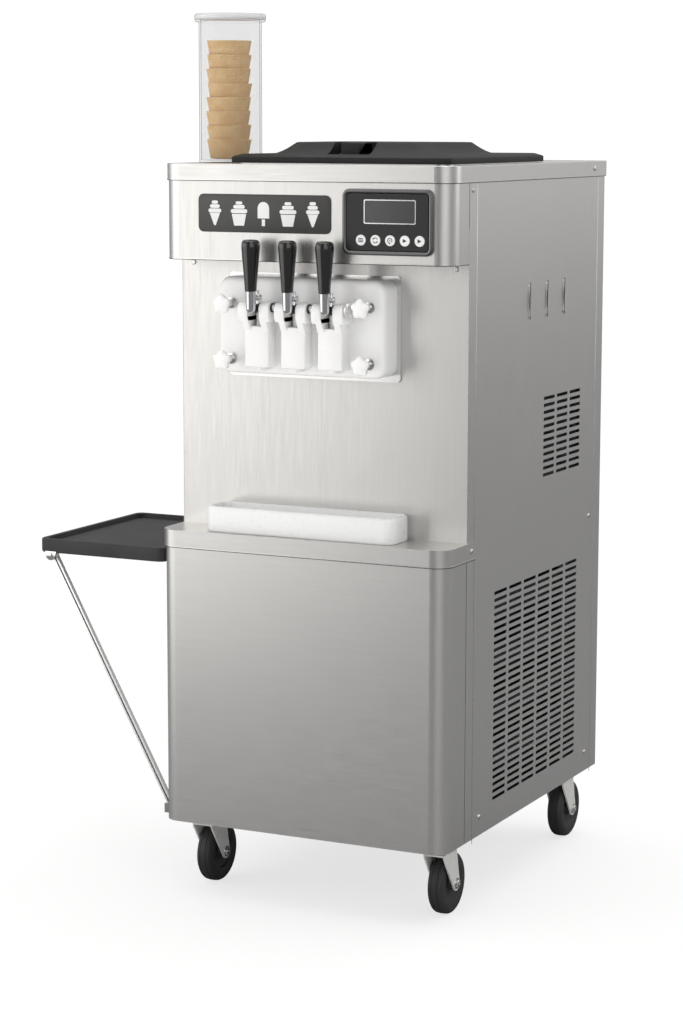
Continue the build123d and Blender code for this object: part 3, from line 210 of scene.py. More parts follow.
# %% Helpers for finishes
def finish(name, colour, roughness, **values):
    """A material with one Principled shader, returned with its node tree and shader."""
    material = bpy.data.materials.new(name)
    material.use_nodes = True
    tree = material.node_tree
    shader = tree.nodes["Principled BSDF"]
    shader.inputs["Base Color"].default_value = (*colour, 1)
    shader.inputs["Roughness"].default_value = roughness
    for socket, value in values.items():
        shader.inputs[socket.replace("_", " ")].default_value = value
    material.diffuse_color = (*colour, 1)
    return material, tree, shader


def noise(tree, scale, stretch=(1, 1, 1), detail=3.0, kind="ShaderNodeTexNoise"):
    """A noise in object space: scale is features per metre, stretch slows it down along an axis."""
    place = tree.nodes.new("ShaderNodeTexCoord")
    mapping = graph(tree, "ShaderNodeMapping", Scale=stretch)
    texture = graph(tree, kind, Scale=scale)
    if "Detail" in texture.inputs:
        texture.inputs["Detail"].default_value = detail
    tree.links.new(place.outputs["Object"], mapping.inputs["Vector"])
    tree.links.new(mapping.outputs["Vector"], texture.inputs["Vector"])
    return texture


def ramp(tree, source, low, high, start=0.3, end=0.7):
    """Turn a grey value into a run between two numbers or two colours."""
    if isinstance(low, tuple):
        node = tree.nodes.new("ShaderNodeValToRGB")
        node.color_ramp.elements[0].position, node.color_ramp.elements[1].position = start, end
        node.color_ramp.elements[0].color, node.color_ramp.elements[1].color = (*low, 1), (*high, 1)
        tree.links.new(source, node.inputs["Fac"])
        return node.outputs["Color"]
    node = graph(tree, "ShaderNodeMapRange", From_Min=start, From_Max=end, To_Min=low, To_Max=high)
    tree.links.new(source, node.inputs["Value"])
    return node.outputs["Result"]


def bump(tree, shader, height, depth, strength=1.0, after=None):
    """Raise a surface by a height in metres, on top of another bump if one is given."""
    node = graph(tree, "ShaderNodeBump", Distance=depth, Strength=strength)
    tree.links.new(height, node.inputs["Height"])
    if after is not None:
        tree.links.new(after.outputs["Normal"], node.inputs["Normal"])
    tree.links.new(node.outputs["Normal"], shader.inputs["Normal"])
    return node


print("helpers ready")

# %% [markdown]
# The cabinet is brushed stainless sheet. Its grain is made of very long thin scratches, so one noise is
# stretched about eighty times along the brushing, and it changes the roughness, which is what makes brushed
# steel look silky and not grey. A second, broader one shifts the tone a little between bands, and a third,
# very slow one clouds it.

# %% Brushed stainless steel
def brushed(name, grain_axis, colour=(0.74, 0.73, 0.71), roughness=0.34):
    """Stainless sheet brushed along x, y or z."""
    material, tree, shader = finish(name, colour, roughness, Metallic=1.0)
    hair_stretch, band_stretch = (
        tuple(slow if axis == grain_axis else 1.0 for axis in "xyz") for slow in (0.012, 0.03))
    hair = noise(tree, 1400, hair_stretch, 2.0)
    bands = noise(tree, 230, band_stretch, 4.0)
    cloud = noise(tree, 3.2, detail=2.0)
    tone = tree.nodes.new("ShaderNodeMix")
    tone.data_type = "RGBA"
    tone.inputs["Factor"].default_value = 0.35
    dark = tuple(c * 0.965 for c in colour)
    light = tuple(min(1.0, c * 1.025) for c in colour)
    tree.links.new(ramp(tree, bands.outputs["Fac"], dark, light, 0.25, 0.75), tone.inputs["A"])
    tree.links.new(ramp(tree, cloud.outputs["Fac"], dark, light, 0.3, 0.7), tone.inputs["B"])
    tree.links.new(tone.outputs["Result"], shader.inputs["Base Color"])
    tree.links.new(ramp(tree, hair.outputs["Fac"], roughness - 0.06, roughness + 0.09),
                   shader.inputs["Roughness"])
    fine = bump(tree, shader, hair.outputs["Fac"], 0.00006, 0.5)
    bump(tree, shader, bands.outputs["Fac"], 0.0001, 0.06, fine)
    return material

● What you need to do
Every line of the material must be returned exactly as it appears.

● Solution to this task
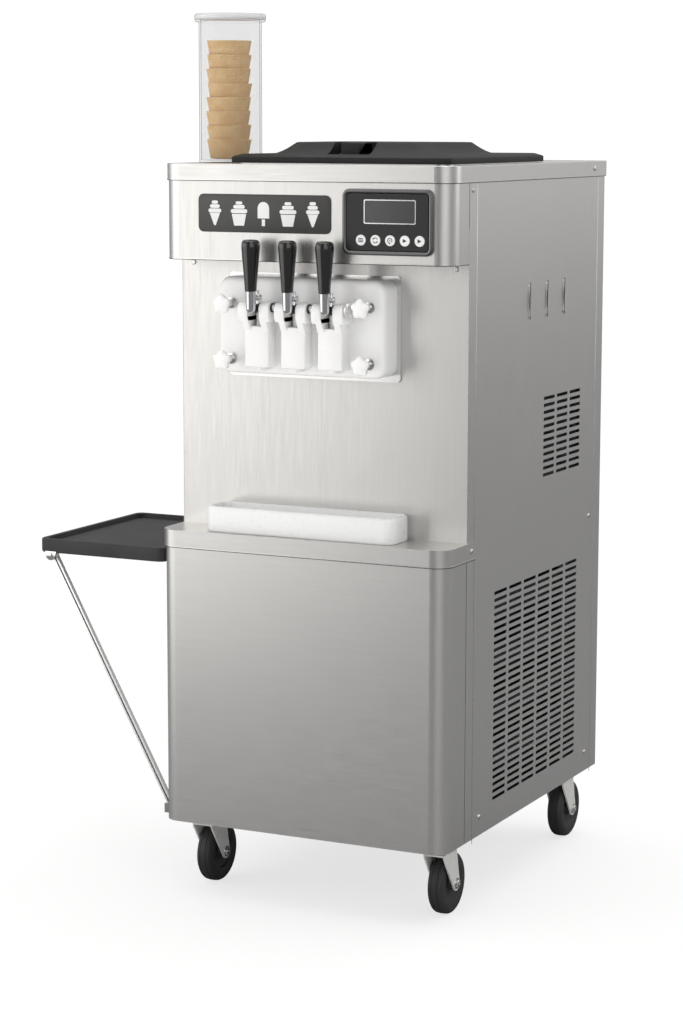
Continue the build123d and Blender code for this object: part 3, from line 210 of scene.py. More parts follow.
# %% Helpers for finishes
def finish(name, colour, roughness, **values):
    """A material with one Principled shader, returned with its node tree and shader."""
    material = bpy.data.materials.new(name)
    material.use_nodes = True
    tree = material.node_tree
    shader = tree.nodes["Principled BSDF"]
    shader.inputs["Base Color"].default_value = (*colour, 1)
    shader.inputs["Roughness"].default_value = roughness
    for socket, value in values.items():
        shader.inputs[socket.replace("_", " ")].default_value = value
    material.diffuse_color = (*colour, 1)
    return material, tree, shader


def noise(tree, scale, stretch=(1, 1, 1), detail=3.0, kind="ShaderNodeTexNoise"):
    """A noise in object space: scale is features per metre, stretch slows it down along an axis."""
    place = tree.nodes.new("ShaderNodeTexCoord")
    mapping = graph(tree, "ShaderNodeMapping", Scale=stretch)
    texture = graph(tree, kind, Scale=scale)
    if "Detail" in texture.inputs:
        texture.inputs["Detail"].default_value = detail
    tree.links.new(place.outputs["Object"], mapping.inputs["Vector"])
    tree.links.new(mapping.outputs["Vector"], texture.inputs["Vector"])
    return texture


def ramp(tree, source, low, high, start=0.3, end=0.7):
    """Turn a grey value into a run between two numbers or two colours."""
    if isinstance(low, tuple):
        node = tree.nodes.new("ShaderNodeValToRGB")
        node.color_ramp.elements[0].position, node.color_ramp.elements[1].position = start, end
        node.color_ramp.elements[0].color, node.color_ramp.elements[1].color = (*low, 1), (*high, 1)
        tree.links.new(source, node.inputs["Fac"])
        return node.outputs["Color"]
    node = graph(tree, "ShaderNodeMapRange", From_Min=start, From_Max=end, To_Min=low, To_Max=high)
    tree.links.new(source, node.inputs["Value"])
    return node.outputs["Result"]


def bump(tree, shader, height, depth, strength=1.0, after=None):
    """Raise a surface by a height in metres, on top of another bump if one is given."""
    node = graph(tree, "ShaderNodeBump", Distance=depth, Strength=strength)
    tree.links.new(height, node.inputs["Height"])
    if after is not None:
        tree.links.new(after.outputs["Normal"], node.inputs["Normal"])
    tree.links.new(node.outputs["Normal"], shader.inputs["Normal"])
    return node


print("helpers ready")

# %% [markdown]
# The cabinet is brushed stainless sheet. Its grain is made of very long thin scratches, so one noise is
# stretched about eighty times along the brushing, and it changes the roughness, which is what makes brushed
# steel look silky and not grey. A second, broader one shifts the tone a little between bands, and a third,
# very slow one clouds it.

# %% Brushed stainless steel
def brushed(name, grain_axis, colour=(0.74, 0.73, 0.71), roughness=0.34):
    """Stainless sheet brushed along x, y or z."""
    material, tree, shader = finish(name, colour, roughness, Metallic=1.0)
    hair_stretch, band_stretch = (
        tuple(slow if axis == grain_axis else 1.0 for axis in "xyz") for slow in (0.012, 0.03))
    hair = noise(tree, 1400, hair_stretch, 2.0)
    bands = noise(tree, 230, band_stretch, 4.0)
    cloud = noise(tree, 3.2, detail=2.0)
    tone = tree.nodes.new("ShaderNodeMix")
    tone.data_type = "RGBA"
    tone.inputs["Factor"].default_value = 0.35
    dark = tuple(c * 0.965 for c in colour)
    light = tuple(min(1.0, c * 1.025) for c in colour)
    tree.links.new(ramp(tree, bands.outputs["Fac"], dark, light, 0.25, 0.75), tone.inputs["A"])
    tree.links.new(ramp(tree, cloud.outputs["Fac"], dark, light, 0.3, 0.7), tone.inputs["B"])
    tree.links.new(tone.outputs["Result"], shader.inputs["Base Color"])
    tree.links.new(ramp(tree, hair.outputs["Fac"], roughness - 0.06, roughness + 0.09),
                   shader.inputs["Roughness"])
    fine = bump(tree, shader, hair.outputs["Fac"], 0.00006, 0.5)
    bump(tree, shader, bands.outputs["Fac"], 0.0001, 0.06, fine)
    return material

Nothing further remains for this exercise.